■ **DATASET CONTENT**:
• • • •

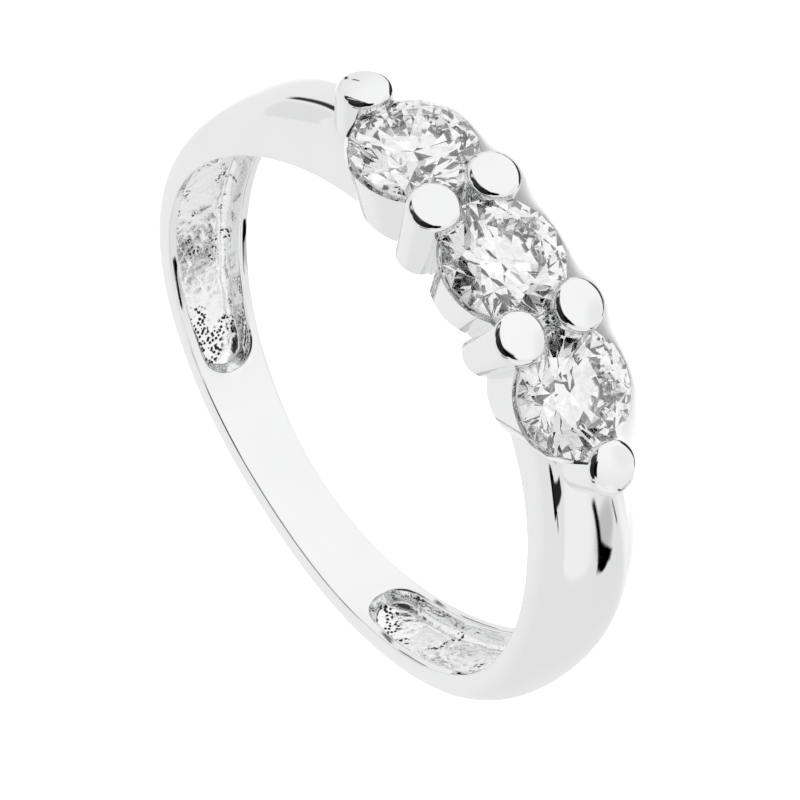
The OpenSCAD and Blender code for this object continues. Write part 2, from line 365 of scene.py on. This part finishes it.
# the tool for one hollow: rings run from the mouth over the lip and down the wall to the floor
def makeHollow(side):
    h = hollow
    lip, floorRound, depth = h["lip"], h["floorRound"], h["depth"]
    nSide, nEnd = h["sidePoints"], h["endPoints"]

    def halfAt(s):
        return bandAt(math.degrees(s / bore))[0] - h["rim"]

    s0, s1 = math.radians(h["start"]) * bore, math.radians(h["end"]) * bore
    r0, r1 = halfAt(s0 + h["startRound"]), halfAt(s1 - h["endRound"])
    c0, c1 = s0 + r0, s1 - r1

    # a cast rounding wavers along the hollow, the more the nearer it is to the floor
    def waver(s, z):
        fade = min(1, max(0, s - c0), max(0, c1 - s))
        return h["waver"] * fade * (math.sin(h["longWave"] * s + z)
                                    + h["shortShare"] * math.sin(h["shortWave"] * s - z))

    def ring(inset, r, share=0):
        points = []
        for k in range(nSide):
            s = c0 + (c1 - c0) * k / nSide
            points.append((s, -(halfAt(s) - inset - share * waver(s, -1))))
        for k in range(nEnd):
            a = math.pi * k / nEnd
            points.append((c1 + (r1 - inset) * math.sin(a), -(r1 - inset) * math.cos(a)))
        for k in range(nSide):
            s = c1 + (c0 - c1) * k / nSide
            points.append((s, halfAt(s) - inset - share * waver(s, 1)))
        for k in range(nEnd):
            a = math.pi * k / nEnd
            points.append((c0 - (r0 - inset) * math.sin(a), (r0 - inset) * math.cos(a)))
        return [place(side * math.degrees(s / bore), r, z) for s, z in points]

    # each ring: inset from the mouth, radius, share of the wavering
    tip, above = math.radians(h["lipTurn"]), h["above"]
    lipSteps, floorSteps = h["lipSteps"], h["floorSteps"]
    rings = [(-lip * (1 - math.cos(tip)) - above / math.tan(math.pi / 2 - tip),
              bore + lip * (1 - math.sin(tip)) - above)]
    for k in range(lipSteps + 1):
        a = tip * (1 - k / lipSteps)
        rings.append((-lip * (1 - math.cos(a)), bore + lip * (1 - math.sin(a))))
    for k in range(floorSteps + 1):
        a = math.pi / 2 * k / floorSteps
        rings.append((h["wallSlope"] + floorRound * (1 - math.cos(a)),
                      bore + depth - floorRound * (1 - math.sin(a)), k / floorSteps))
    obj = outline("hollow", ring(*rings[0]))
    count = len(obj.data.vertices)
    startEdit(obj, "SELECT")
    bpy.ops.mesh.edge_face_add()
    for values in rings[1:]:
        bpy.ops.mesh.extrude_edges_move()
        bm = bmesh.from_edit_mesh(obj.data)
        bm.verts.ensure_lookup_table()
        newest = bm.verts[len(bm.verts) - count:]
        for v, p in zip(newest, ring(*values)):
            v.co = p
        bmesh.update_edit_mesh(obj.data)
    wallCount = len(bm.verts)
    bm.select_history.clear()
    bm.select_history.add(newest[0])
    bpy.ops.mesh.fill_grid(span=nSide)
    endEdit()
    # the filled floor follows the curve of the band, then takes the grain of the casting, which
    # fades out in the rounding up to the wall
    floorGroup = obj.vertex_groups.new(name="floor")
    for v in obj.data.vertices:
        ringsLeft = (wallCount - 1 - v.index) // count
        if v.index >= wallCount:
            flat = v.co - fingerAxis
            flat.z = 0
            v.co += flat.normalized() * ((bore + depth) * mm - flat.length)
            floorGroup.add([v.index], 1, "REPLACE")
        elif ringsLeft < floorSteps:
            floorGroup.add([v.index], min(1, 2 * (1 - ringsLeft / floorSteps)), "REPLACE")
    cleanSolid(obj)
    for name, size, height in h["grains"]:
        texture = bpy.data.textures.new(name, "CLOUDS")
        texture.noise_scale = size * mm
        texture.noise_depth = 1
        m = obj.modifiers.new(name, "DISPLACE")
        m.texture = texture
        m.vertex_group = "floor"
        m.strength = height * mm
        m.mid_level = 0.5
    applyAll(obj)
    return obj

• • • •

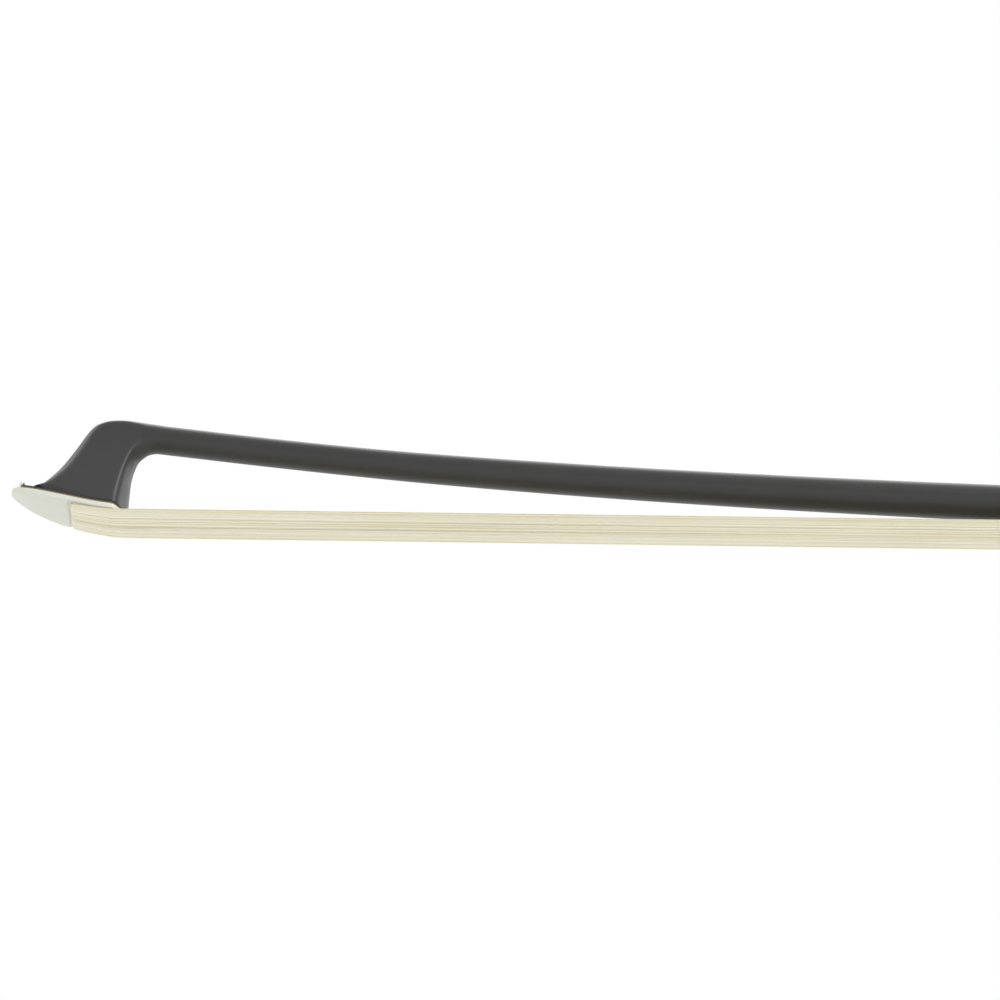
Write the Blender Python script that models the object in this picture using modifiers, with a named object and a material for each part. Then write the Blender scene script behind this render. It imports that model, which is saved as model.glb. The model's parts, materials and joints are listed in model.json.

• • • •

■ **CHALLENGE**: Return only the stretch of the material above from the line holding "The OpenSCAD and" through the line holding "return bandAt(math.degrees(s /", copied exactly.

■ **COMPLETED EXERCISE**:
The OpenSCAD and Blender code for this object continues. Write part 2, from line 365 of scene.py on. This part finishes it.
# the tool for one hollow: rings run from the mouth over the lip and down the wall to the floor
def makeHollow(side):
    h = hollow
    lip, floorRound, depth = h["lip"], h["floorRound"], h["depth"]
    nSide, nEnd = h["sidePoints"], h["endPoints"]

    def halfAt(s):
        return bandAt(math.degrees(s / bore))[0] - h["rim"]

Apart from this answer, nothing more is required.